On Robie’s hillside villa, Frances kisses Robie again, remarking that her mother is going to love the house.
From beginning to end, the cinematography is stunning, so much so that the film won Robert Burks, Hitchcock’s longtime associate an Academy Award. Although nominated for her incredible costuming, especially of Grace Kelly, Edith Head did not win.

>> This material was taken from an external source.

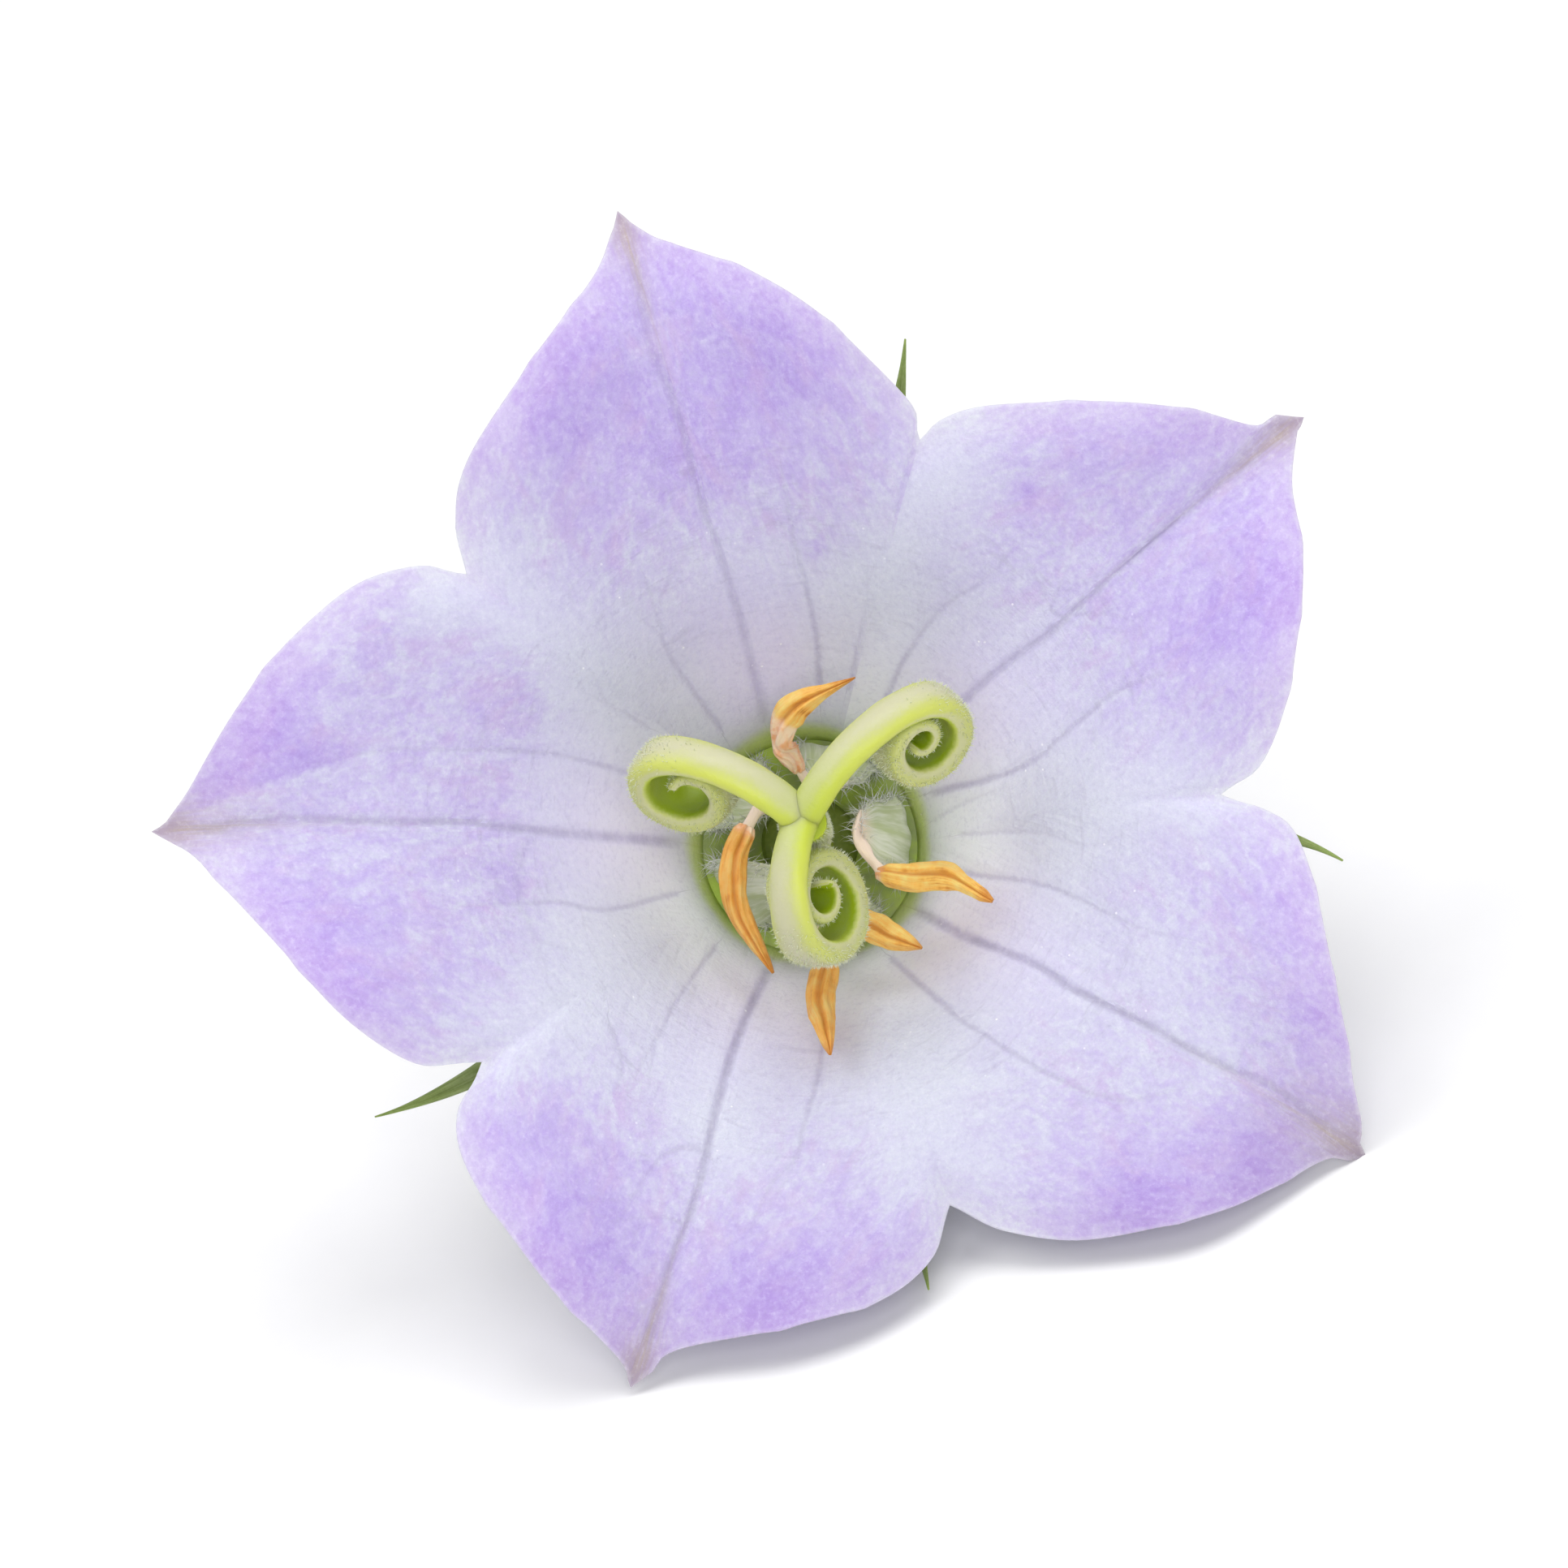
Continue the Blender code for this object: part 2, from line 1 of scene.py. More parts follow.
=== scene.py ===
# Looks of a picked bellflower bloom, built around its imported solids
import math
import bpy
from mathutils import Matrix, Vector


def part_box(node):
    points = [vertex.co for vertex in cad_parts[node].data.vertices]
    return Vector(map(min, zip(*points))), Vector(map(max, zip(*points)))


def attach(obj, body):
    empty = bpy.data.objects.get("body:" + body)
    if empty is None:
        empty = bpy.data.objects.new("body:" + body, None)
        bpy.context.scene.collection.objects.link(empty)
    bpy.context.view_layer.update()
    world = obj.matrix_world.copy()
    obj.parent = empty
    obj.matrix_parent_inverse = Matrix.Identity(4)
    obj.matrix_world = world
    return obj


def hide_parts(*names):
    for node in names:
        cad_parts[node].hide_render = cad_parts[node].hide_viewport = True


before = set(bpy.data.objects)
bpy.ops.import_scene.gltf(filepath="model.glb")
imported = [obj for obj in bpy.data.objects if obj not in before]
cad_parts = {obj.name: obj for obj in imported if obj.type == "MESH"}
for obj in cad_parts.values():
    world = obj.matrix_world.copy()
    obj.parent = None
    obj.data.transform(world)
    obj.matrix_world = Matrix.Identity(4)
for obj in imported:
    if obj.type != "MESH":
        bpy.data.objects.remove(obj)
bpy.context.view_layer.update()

from types import SimpleNamespace

import bpy
import numpy as np
from mathutils import Matrix, Vector

print("frame loaded:", len(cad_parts), "solids")

mm = 0.001

# How the bloom lies. Its own frame is in mm: the axis along +Z, the throat at Z = 0.
stance = {"lean": 52.0, "spin": -17.5, "discMiddle": 0.1, "styleFoot": 0.8}

leanTurn = Matrix.Rotation(math.radians(stance["lean"]), 3, "X")
bloomTurn = leanTurn @ Matrix.Rotation(math.radians(stance["spin"]), 3, "Z")
discLow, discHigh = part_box("nectary_disc")
bloomPlace = (discLow + discHigh) / 2 - bloomTurn @ Vector((0, 0, stance["discMiddle"] * mm))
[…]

This film has a different feel than most of Hitchcock’s work. Although it contains a lot of humor, the film is not a comedy. There is certainly some mystery as to who the real burglar is, but the film lacks the tension and suspense that mark most of Hitchcock’s movies. In truth, this is a feel-good romance, concentrating, as it does, so intensely on beauty. This was the last film he made with Grace Kelly before she married Prince Ranier of Monaco and gave up acting and it is appropriate that she shows so well. Stunning in an array of dazzling Edith Head costumes, the three gowns she wears are all breathtaking.
It moves at a really good clip, coming in at under two hours, and you never notice the time passing because there is always so much beauty for your eye. It is a fun movie, something you can’t really say about too many Hitchcock films and it transports you to a time and place full of such charm that it can honestly be said to elevate one beyond the every day.
A stunning film! I highly recommend this movie for all audiences.